- Exercise brief: Find the lines that hold the word "scene" and return them.
------------------------------
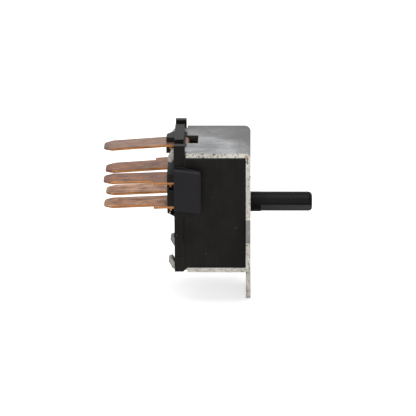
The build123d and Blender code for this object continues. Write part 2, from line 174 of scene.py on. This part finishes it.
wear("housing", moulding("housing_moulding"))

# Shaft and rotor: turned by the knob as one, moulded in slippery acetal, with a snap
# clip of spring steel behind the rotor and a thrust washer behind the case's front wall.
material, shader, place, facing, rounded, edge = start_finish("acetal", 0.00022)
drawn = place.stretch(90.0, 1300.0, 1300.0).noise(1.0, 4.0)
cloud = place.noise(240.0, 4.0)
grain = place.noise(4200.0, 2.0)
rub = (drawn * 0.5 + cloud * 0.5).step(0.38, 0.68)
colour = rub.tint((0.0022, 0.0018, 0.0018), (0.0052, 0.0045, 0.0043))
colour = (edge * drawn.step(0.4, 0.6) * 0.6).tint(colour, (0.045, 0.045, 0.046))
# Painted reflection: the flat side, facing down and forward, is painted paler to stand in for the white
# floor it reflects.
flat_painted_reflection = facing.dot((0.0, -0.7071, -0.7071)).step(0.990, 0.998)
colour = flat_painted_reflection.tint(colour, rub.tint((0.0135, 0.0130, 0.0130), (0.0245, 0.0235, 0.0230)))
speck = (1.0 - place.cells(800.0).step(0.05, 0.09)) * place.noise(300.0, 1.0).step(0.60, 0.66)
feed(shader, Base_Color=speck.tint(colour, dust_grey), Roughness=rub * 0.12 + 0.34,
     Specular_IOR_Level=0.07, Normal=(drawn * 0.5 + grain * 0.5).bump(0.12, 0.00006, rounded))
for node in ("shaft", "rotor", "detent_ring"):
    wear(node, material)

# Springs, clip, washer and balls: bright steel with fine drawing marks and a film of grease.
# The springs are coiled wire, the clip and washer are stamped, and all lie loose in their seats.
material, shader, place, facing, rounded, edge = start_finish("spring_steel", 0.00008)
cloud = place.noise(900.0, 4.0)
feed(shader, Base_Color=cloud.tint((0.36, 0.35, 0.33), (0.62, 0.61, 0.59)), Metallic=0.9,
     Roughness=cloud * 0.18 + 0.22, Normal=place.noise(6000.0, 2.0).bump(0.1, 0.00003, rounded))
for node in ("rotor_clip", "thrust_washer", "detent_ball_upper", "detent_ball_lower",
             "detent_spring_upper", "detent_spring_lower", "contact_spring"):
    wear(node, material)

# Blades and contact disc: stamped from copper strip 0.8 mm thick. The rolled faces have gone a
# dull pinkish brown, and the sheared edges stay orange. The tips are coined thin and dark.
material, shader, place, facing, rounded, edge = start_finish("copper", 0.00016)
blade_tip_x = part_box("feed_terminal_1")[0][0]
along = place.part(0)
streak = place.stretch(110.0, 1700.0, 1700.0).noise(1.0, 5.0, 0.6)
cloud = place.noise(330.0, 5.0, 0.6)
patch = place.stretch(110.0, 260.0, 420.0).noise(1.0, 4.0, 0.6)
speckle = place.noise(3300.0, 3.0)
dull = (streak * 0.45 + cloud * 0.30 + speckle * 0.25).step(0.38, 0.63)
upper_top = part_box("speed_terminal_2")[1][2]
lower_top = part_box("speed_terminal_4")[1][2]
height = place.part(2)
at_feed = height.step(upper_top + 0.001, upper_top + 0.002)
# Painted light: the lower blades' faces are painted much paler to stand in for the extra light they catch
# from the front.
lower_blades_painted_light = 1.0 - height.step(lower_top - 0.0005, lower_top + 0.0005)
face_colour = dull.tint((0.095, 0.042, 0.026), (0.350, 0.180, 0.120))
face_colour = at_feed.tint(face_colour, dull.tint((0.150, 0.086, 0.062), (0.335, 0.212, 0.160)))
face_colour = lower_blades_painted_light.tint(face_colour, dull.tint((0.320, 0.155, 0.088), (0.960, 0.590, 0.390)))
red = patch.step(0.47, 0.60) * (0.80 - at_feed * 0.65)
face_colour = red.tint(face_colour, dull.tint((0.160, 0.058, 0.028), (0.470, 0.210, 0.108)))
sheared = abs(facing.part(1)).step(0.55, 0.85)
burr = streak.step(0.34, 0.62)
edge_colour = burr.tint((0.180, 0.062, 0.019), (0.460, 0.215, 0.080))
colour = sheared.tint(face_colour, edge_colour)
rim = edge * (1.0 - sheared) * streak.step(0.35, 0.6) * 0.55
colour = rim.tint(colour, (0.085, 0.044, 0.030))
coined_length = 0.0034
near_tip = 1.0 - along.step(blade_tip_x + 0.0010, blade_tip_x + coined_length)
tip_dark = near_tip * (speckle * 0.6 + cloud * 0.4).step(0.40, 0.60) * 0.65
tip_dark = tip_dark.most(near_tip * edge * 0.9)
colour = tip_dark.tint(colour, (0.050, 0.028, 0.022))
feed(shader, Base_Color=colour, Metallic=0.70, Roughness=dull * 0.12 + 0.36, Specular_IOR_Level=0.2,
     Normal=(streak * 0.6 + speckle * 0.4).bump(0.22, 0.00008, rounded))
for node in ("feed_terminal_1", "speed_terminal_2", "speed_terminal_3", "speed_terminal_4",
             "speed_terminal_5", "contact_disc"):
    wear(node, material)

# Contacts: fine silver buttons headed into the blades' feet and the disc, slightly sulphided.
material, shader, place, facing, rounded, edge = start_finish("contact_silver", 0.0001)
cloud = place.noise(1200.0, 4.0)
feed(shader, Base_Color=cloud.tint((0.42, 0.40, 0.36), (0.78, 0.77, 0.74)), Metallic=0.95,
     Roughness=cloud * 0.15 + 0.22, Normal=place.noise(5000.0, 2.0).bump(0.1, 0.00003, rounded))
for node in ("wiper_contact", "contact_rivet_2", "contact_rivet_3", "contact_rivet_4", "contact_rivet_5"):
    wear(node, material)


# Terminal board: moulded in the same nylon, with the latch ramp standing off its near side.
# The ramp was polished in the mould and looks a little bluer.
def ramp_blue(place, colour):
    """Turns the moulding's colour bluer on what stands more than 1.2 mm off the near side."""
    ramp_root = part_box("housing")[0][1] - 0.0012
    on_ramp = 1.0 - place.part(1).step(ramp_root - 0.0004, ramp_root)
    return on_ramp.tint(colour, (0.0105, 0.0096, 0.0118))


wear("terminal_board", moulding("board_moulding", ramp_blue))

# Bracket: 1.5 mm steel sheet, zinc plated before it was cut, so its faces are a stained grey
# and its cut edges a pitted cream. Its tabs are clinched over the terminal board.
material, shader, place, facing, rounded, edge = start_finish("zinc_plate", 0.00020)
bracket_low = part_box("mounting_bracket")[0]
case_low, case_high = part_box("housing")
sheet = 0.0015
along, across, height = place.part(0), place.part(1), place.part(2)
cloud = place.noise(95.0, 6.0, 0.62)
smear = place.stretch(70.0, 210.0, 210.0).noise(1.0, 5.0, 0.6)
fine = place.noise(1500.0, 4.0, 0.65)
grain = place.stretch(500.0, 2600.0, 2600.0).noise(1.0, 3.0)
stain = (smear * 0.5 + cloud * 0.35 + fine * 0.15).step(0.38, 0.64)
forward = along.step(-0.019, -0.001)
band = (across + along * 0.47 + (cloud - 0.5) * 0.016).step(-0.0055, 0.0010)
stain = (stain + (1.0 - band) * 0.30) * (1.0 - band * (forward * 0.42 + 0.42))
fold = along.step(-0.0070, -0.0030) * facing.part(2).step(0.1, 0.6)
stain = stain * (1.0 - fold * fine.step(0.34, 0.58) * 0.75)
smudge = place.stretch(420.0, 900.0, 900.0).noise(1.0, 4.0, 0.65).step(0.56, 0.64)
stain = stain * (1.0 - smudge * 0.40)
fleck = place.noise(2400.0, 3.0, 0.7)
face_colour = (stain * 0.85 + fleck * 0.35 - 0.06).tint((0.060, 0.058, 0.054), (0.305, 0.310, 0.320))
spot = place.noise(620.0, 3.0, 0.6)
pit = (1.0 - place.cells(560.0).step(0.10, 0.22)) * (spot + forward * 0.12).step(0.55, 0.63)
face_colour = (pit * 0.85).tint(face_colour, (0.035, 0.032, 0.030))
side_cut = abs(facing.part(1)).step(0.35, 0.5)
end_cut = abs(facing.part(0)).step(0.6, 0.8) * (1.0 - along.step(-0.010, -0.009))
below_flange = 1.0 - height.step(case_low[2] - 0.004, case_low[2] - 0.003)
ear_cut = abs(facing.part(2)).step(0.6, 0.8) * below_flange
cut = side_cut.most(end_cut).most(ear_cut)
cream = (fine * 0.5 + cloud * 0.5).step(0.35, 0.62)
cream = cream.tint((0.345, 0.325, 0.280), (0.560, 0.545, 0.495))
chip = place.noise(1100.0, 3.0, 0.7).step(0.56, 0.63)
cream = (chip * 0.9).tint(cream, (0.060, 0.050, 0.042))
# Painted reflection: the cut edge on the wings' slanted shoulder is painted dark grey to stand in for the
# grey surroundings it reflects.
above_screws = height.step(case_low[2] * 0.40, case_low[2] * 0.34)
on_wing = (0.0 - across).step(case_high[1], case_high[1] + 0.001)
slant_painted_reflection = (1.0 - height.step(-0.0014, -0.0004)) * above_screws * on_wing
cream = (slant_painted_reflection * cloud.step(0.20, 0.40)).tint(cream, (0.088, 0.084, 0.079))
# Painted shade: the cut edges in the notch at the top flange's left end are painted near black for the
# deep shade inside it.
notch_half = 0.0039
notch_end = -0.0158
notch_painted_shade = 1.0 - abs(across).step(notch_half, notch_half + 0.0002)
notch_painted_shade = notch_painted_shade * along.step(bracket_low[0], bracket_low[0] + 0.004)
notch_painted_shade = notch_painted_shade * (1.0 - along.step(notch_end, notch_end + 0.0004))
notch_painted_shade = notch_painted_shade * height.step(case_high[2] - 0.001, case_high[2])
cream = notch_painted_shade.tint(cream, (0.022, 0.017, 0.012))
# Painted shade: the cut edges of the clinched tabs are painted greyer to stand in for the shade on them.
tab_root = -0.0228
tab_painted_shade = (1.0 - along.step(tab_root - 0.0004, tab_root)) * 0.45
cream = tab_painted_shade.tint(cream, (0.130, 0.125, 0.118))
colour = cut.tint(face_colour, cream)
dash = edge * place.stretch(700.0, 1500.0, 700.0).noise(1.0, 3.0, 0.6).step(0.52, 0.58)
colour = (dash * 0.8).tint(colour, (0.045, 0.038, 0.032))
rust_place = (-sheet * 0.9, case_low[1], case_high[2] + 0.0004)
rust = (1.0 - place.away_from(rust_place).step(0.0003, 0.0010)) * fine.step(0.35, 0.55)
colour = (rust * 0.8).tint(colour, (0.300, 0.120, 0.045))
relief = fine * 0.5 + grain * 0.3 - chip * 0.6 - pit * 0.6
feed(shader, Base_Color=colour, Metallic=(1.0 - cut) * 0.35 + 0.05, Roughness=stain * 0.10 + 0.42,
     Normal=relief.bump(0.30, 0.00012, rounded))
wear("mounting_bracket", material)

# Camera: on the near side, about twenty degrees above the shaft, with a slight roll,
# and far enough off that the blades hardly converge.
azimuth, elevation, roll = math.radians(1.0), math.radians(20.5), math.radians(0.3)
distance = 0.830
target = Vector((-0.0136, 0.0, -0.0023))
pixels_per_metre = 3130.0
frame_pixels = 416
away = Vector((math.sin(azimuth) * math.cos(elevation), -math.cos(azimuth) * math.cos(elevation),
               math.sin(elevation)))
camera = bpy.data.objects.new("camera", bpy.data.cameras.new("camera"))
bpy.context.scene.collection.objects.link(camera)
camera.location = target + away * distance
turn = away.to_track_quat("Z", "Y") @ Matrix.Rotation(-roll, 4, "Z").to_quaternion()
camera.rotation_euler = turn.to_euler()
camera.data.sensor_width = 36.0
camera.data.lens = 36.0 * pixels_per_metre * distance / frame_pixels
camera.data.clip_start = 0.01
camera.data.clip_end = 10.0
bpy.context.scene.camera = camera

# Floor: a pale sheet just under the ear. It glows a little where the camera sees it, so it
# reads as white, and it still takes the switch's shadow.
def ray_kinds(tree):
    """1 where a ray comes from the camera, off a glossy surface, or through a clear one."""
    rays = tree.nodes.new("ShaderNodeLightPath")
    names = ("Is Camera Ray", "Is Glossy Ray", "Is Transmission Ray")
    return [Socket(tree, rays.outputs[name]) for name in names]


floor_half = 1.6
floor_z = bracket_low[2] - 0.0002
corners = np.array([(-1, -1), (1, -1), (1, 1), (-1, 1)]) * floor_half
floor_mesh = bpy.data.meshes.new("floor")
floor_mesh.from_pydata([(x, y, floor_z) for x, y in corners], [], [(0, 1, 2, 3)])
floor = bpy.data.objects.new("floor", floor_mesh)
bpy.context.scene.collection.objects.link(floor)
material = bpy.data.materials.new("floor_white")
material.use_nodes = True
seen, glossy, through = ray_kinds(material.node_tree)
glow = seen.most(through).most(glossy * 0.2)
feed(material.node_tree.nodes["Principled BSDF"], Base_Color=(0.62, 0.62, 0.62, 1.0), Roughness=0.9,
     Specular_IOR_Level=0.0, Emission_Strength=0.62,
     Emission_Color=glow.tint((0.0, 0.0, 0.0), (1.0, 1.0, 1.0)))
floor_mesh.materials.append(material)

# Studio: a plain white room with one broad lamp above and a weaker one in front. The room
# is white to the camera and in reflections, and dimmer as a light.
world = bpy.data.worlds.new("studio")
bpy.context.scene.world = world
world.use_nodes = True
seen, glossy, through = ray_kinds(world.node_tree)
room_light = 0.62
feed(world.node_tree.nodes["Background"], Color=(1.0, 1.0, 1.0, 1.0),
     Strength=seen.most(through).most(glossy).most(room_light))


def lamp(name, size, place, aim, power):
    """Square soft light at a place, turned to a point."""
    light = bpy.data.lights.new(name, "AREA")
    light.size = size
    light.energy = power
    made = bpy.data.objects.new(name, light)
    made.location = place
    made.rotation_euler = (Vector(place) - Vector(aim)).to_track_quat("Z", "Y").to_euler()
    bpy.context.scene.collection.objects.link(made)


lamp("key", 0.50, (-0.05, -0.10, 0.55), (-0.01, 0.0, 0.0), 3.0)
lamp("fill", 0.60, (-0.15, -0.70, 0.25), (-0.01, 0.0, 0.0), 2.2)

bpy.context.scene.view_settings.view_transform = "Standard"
------------------------------
- Task result:
The build123d and Blender code for this object continues. Write part 2, from line 174 of scene.py on. This part finishes it.
bpy.context.scene.collection.objects.link(camera)
bpy.context.scene.camera = camera
bpy.context.scene.collection.objects.link(floor)
bpy.context.scene.world = world
    bpy.context.scene.collection.objects.link(made)
bpy.context.scene.view_settings.view_transform = "Standard"